Exercise objective: All of the material below is to be repeated exactly.

Dataset section:
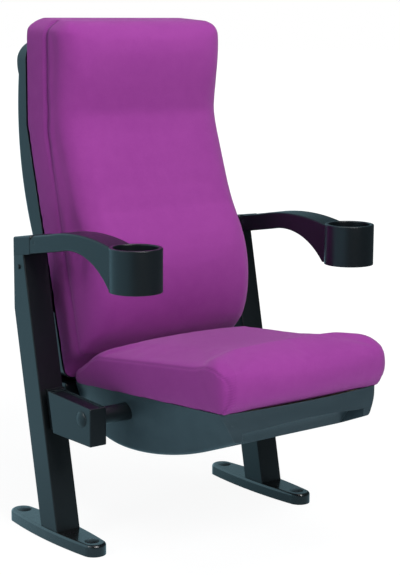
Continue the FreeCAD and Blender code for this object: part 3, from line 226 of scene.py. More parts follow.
wall = studio.mix(seen + through, studio.mix(mirrored, wall_dim, wall_glint), wall_white)
studio.feed(studio.tree.nodes["World Output"].inputs["Surface"], wall)

for name, setting in LAMPS.items():
    lamp = bpy.data.objects.new(name, bpy.data.lights.new(name, "AREA"))
    scene.collection.objects.link(lamp)
    lamp.data.shape = "DISK"
    lamp.data.size = setting["width"]
    lamp.data.energy = setting["power"]
    lamp.location = setting["spot"]
    lamp.rotation_euler = (Vector(setting["spot"]) - AIM).to_track_quat("Z", "Y").to_euler()

bpy.ops.mesh.primitive_circle_add(
    vertices=96, radius=FLOOR_RADIUS, fill_type="NGON", location=(0, 0, -FLOOR_DROP)
)
floor = bpy.context.object
floor.name = "floor"
bpy.ops.object.transform_apply(location=True, rotation=True, scale=True)
floor_paint = Finish("floor_paint", {"Roughness": 0.75, "Base Color": (0.86, 0.87, 0.88, 1)})
floor_lit = Field(floor_paint, floor_paint.shader.outputs[0])
floor_seen = floor_paint.node("ShaderNodeLightPath", output="Is Camera Ray")
floor_mirrored = floor_paint.node("ShaderNodeLightPath", output="Is Glossy Ray")
floor_spot = floor_paint.place()
floor_side = floor_paint.node(
    "ShaderNodeVectorMath", {"operation": "DOT_PRODUCT"}, {0: floor_spot, 1: BRIGHT_SIDE}, "Value"
)
floor_far = floor_paint.node("ShaderNodeVectorMath", {"operation": "LENGTH"}, {0: floor_spot}, "Value")
floor_dark = floor_paint.node("ShaderNodeEmission", inputs={"Color": SHEET_BLUE, "Strength": DARK_GLOW})
floor_sheet = floor_paint.node(
    "ShaderNodeEmission", inputs={"Color": FLOOR_BLUE, "Strength": FLOOR_SHEET_GLOW}
)
floor_glow = floor_paint.node("ShaderNodeEmission", inputs={"Color": WHITE, "Strength": FLOOR_GLOW})
floor_tone = floor_paint.mix(floor_side.within(-0.9, 1.0), floor_dark, floor_sheet)
floor_glint = floor_paint.mix(floor_mirrored * FLOOR_MIRROR, floor_lit, floor_tone)
floor_white = floor_seen * ((1 - SHADOW_SHARE) + floor_far.within(*SHADOW_RING) * SHADOW_SHARE)
floor_face = floor_paint.mix(floor_white, floor_glint, floor_glow)
floor_paint.feed(floor_paint.tree.nodes["Material Output"].inputs["Surface"], floor_face)
floor.data.materials.append(floor_paint.material)

# Feet: one grey iron casting under each leg, bolted to the floor through its two ends.
# They are dipped in thick black gloss enamel, which runs and pools a little in paler grey patches,
# and their edges are painted paler grey as a painted highlight.

FOOT_BLACK = (0.0030, 0.0036, 0.0042, 1)
FOOT_GREY_AND_EDGE_HIGHLIGHT = (0.012, 0.015, 0.017, 1)


def dress(finish, *names):
    """Gives the frame's own pieces their finish."""
    for name in names:
        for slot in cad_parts[name].material_slots:
            slot.material = finish.material


def pairs(*names):
    """The right and left pieces of each name."""
    return [f"{side}_{name}" for name in names for side in ("right", "left")]


enamel = Finish("black_enamel", {"Coat Weight": 0.8, "Coat Roughness": 0.08, "IOR": 1.5})
enamel_edge = enamel.eased_edges(0.0022)
enamel_runs = enamel.noise(55, 3)
enamel_dust = enamel.noise(900, 2)
enamel_edge_highlight = enamel.edge_share(enamel_edge)
# Paler grey along the edges is a painted highlight; the grey patches of the runs are the enamel's own.
enamel.set(
    Base_Color=enamel.blend(
        enamel_edge_highlight * 0.7 + enamel_runs.within(0.55, 0.8) * 0.25,
        FOOT_BLACK,
        FOOT_GREY_AND_EDGE_HIGHLIGHT,
    ),
    Roughness=0.2 + enamel_runs * 0.16 + enamel_dust.within(0.6, 0.8) * 0.12,
    Normal=enamel.bump(enamel_runs + enamel_dust * 0.05, 0.35, 0.0016, enamel_edge),
)
dress(enamel, *pairs("foot"))

# Plugs: press-in caps of black plastic over the heads of the four floor bolts.
# Each is a low dome, smooth where it is whole, and scuffed paler and duller by shoes.

PLUG_BLACK = (0.010, 0.012, 0.014, 1)
PLUG_SCUFF = (0.035, 0.040, 0.044, 1)

cap_plastic = Finish("plug_plastic", {"IOR": 1.46})
cap_edge = cap_plastic.eased_edges(0.0008)
cap_grain = cap_plastic.noise(1400, 1)
cap_scuff = cap_plastic.noise(160, 4, 0.7)
cap_plastic.set(
    Base_Color=cap_plastic.blend(cap_scuff.within(0.5, 0.75), PLUG_BLACK, PLUG_SCUFF),
    Roughness=0.28 + cap_scuff.within(0.45, 0.7) * 0.3,
    Normal=cap_plastic.bump(cap_grain + cap_scuff * 0.4, 0.25, 0.0005, cap_edge),
)
dress(cap_plastic, "foot_plugs")

# Stanchions, frames and brackets: steel tube and plate, welded and powder coated black.
# The coat shows a fine orange peel, is worn thin on the corners and has a faint blue-green cast;
# the corners are painted paler in broken streaks, partly as that wear and partly as a painted highlight.
# The hinge pins and screws of the arms are blackened to match.

STEEL_BLACK = (0.0030, 0.0046, 0.0056, 1)
STEEL_GREY = (0.0056, 0.0086, 0.0104, 1)
STEEL_WORN_AND_HIGHLIGHT = (0.035, 0.046, 0.052, 1)
PEEL_SCALE = 420

coat = Finish("powder_coat", {"IOR": 1.5, "Coat Weight": 0.12, "Coat Roughness": 0.3})
coat_edge = coat.eased_edges(0.0014)
coat_peel = coat.noise(PEEL_SCALE, 2)
coat_cloud = coat.noise(9, 3)
coat_rub = coat.noise(260, 4, 0.65)
coat_edge_wear_and_highlight = coat.edge_share(coat_edge) * coat_rub.within(0.3, 0.6)
# The paler broken streaks on the edges are partly wear and partly a painted highlight.
coat.set(
    Base_Color=coat.blend(
        coat_edge_wear_and_highlight * 0.75,
        coat.blend(coat_cloud, STEEL_BLACK, STEEL_GREY),
        STEEL_WORN_AND_HIGHLIGHT,
    ),
    Roughness=0.28 + coat_cloud * 0.08 + coat_peel * 0.08 - coat_edge_wear_and_highlight * 0.05,
    Normal=coat.bump(coat_peel, 0.22, 0.0006, coat_edge),
)
dress(coat, *pairs("stanchion", "seat_bracket", "back_bracket", "stop_lever"))
dress(coat, *pairs("arm_hinge_pin", "block_screws"))
dress(coat, "seat_frame", "back_frame")

# Fixings, shafts and pins: turned or cold-headed steel, zinc plated and passivated clear.
# The plating is bright on the turned rings and dulls to a faint straw colour in patches.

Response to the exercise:
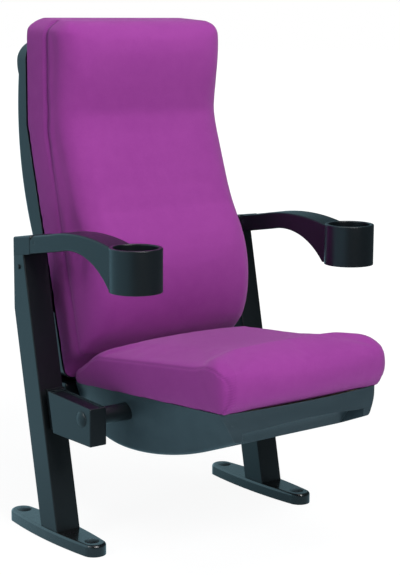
Continue the FreeCAD and Blender code for this object: part 3, from line 226 of scene.py. More parts follow.
wall = studio.mix(seen + through, studio.mix(mirrored, wall_dim, wall_glint), wall_white)
studio.feed(studio.tree.nodes["World Output"].inputs["Surface"], wall)

for name, setting in LAMPS.items():
    lamp = bpy.data.objects.new(name, bpy.data.lights.new(name, "AREA"))
    scene.collection.objects.link(lamp)
    lamp.data.shape = "DISK"
    lamp.data.size = setting["width"]
    lamp.data.energy = setting["power"]
    lamp.location = setting["spot"]
    lamp.rotation_euler = (Vector(setting["spot"]) - AIM).to_track_quat("Z", "Y").to_euler()

bpy.ops.mesh.primitive_circle_add(
    vertices=96, radius=FLOOR_RADIUS, fill_type="NGON", location=(0, 0, -FLOOR_DROP)
)
floor = bpy.context.object
floor.name = "floor"
bpy.ops.object.transform_apply(location=True, rotation=True, scale=True)
floor_paint = Finish("floor_paint", {"Roughness": 0.75, "Base Color": (0.86, 0.87, 0.88, 1)})
floor_lit = Field(floor_paint, floor_paint.shader.outputs[0])
floor_seen = floor_paint.node("ShaderNodeLightPath", output="Is Camera Ray")
floor_mirrored = floor_paint.node("ShaderNodeLightPath", output="Is Glossy Ray")
floor_spot = floor_paint.place()
floor_side = floor_paint.node(
    "ShaderNodeVectorMath", {"operation": "DOT_PRODUCT"}, {0: floor_spot, 1: BRIGHT_SIDE}, "Value"
)
floor_far = floor_paint.node("ShaderNodeVectorMath", {"operation": "LENGTH"}, {0: floor_spot}, "Value")
floor_dark = floor_paint.node("ShaderNodeEmission", inputs={"Color": SHEET_BLUE, "Strength": DARK_GLOW})
floor_sheet = floor_paint.node(
    "ShaderNodeEmission", inputs={"Color": FLOOR_BLUE, "Strength": FLOOR_SHEET_GLOW}
)
floor_glow = floor_paint.node("ShaderNodeEmission", inputs={"Color": WHITE, "Strength": FLOOR_GLOW})
floor_tone = floor_paint.mix(floor_side.within(-0.9, 1.0), floor_dark, floor_sheet)
floor_glint = floor_paint.mix(floor_mirrored * FLOOR_MIRROR, floor_lit, floor_tone)
floor_white = floor_seen * ((1 - SHADOW_SHARE) + floor_far.within(*SHADOW_RING) * SHADOW_SHARE)
floor_face = floor_paint.mix(floor_white, floor_glint, floor_glow)
floor_paint.feed(floor_paint.tree.nodes["Material Output"].inputs["Surface"], floor_face)
floor.data.materials.append(floor_paint.material)

# Feet: one grey iron casting under each leg, bolted to the floor through its two ends.
# They are dipped in thick black gloss enamel, which runs and pools a little in paler grey patches,
# and their edges are painted paler grey as a painted highlight.

FOOT_BLACK = (0.0030, 0.0036, 0.0042, 1)
FOOT_GREY_AND_EDGE_HIGHLIGHT = (0.012, 0.015, 0.017, 1)


def dress(finish, *names):
    """Gives the frame's own pieces their finish."""
    for name in names:
        for slot in cad_parts[name].material_slots:
            slot.material = finish.material


def pairs(*names):
    """The right and left pieces of each name."""
    return [f"{side}_{name}" for name in names for side in ("right", "left")]


enamel = Finish("black_enamel", {"Coat Weight": 0.8, "Coat Roughness": 0.08, "IOR": 1.5})
enamel_edge = enamel.eased_edges(0.0022)
enamel_runs = enamel.noise(55, 3)
enamel_dust = enamel.noise(900, 2)
enamel_edge_highlight = enamel.edge_share(enamel_edge)
# Paler grey along the edges is a painted highlight; the grey patches of the runs are the enamel's own.
enamel.set(
    Base_Color=enamel.blend(
        enamel_edge_highlight * 0.7 + enamel_runs.within(0.55, 0.8) * 0.25,
        FOOT_BLACK,
        FOOT_GREY_AND_EDGE_HIGHLIGHT,
    ),
    Roughness=0.2 + enamel_runs * 0.16 + enamel_dust.within(0.6, 0.8) * 0.12,
    Normal=enamel.bump(enamel_runs + enamel_dust * 0.05, 0.35, 0.0016, enamel_edge),
)
dress(enamel, *pairs("foot"))

# Plugs: press-in caps of black plastic over the heads of the four floor bolts.
# Each is a low dome, smooth where it is whole, and scuffed paler and duller by shoes.

PLUG_BLACK = (0.010, 0.012, 0.014, 1)
PLUG_SCUFF = (0.035, 0.040, 0.044, 1)

cap_plastic = Finish("plug_plastic", {"IOR": 1.46})
cap_edge = cap_plastic.eased_edges(0.0008)
cap_grain = cap_plastic.noise(1400, 1)
cap_scuff = cap_plastic.noise(160, 4, 0.7)
cap_plastic.set(
    Base_Color=cap_plastic.blend(cap_scuff.within(0.5, 0.75), PLUG_BLACK, PLUG_SCUFF),
    Roughness=0.28 + cap_scuff.within(0.45, 0.7) * 0.3,
    Normal=cap_plastic.bump(cap_grain + cap_scuff * 0.4, 0.25, 0.0005, cap_edge),
)
dress(cap_plastic, "foot_plugs")

# Stanchions, frames and brackets: steel tube and plate, welded and powder coated black.
# The coat shows a fine orange peel, is worn thin on the corners and has a faint blue-green cast;
# the corners are painted paler in broken streaks, partly as that wear and partly as a painted highlight.
# The hinge pins and screws of the arms are blackened to match.

STEEL_BLACK = (0.0030, 0.0046, 0.0056, 1)
STEEL_GREY = (0.0056, 0.0086, 0.0104, 1)
STEEL_WORN_AND_HIGHLIGHT = (0.035, 0.046, 0.052, 1)
PEEL_SCALE = 420

coat = Finish("powder_coat", {"IOR": 1.5, "Coat Weight": 0.12, "Coat Roughness": 0.3})
coat_edge = coat.eased_edges(0.0014)
coat_peel = coat.noise(PEEL_SCALE, 2)
coat_cloud = coat.noise(9, 3)
coat_rub = coat.noise(260, 4, 0.65)
coat_edge_wear_and_highlight = coat.edge_share(coat_edge) * coat_rub.within(0.3, 0.6)
# The paler broken streaks on the edges are partly wear and partly a painted highlight.
coat.set(
    Base_Color=coat.blend(
        coat_edge_wear_and_highlight * 0.75,
        coat.blend(coat_cloud, STEEL_BLACK, STEEL_GREY),
        STEEL_WORN_AND_HIGHLIGHT,
    ),
    Roughness=0.28 + coat_cloud * 0.08 + coat_peel * 0.08 - coat_edge_wear_and_highlight * 0.05,
    Normal=coat.bump(coat_peel, 0.22, 0.0006, coat_edge),
)
dress(coat, *pairs("stanchion", "seat_bracket", "back_bracket", "stop_lever"))
dress(coat, *pairs("arm_hinge_pin", "block_screws"))
dress(coat, "seat_frame", "back_frame")

# Fixings, shafts and pins: turned or cold-headed steel, zinc plated and passivated clear.
# The plating is bright on the turned rings and dulls to a faint straw colour in patches.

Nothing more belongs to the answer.